Of course, there are other aspects of tax policy. The low tax rates in the United States have caused CEOs to be paid far more than they used to and far more than they are paid in other advanced economies where the top tax rates are higher. Consider what Thomas Piketty had to say about the issue:
Of course changes in tax laws are themselves linked to changes in social norms pertaining to inequality, but once set in motion they proceed according to a logic of their own . Specifically, the very large decrease in the top marginal income tax rate in the English-speaking countries after 1980 (despite the fact that Britain and the United States had pioneered nearly confiscatory taxes on incomes deemed to be indecent in earlier decades) seems to have totally transformed the way top executive pay is set, since top executives now had much stronger incentives than in the past to seek large raises. I also analyze the way this amplifying mechanism can give rise to another force for divergence that is more political in nature: the decrease in the top marginal income tax rate led to an explosion of very high incomes, which then increased the political influence of the beneficiaries of the change in the tax laws, who had an interest in keeping top tax rates low or even decreasing them further and who could use their windfall to finance political parties, pressure groups, and think tanks.

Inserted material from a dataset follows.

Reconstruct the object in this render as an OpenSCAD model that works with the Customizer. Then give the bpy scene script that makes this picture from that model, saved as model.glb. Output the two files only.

There are a lot of reasons that go into our high level of inequality. But clearly, what Cathie Jo Martin and Alexander Hertel-Fernandez are offering up is exactly the opposite of what needs to be done. But like so much of what passes for serious debate in this country, arguments that say exactly what the rich want to hear get big distribution — even in supposedly liberal publications like Vox. It is sad. For all those people asking, “Why can’t we have an honest conversation about…” There is your answer. If an honest conversation would make the power elite uncomfortable, we can’t have an honest discussion about it. And that pretty much means we can never have an honest discussion about anything. Because most of our social ills come down to the fact that we have an extremely unfair society. And that is the last thing the rich want to talk about.
Update (10 October 2014 10:00 pm)
Mike Konczal just wrote, Does the USA Really Soak the Rich? He explains what’s really going on in the Vox article. The authors are looking at how much of the tax revenue comes from the top 10% of earners. So in the United States, it is 45% of taxes; in Sweden, it is only 27%. Thus: taxes are more progressive in America! This is even worse than I thought. As Konczal points out, the reason that the top 10% pay more in the US than in Sweden is because this group in the US makes a whole lot more money (relative to the bottom 90%) than this group in Sweden. He shows that there is a clear linear correlation regarding this. This makes the Martin/Hertel-Fernandez argument totally disingenuous. Their graph above is basically a correlation with itself.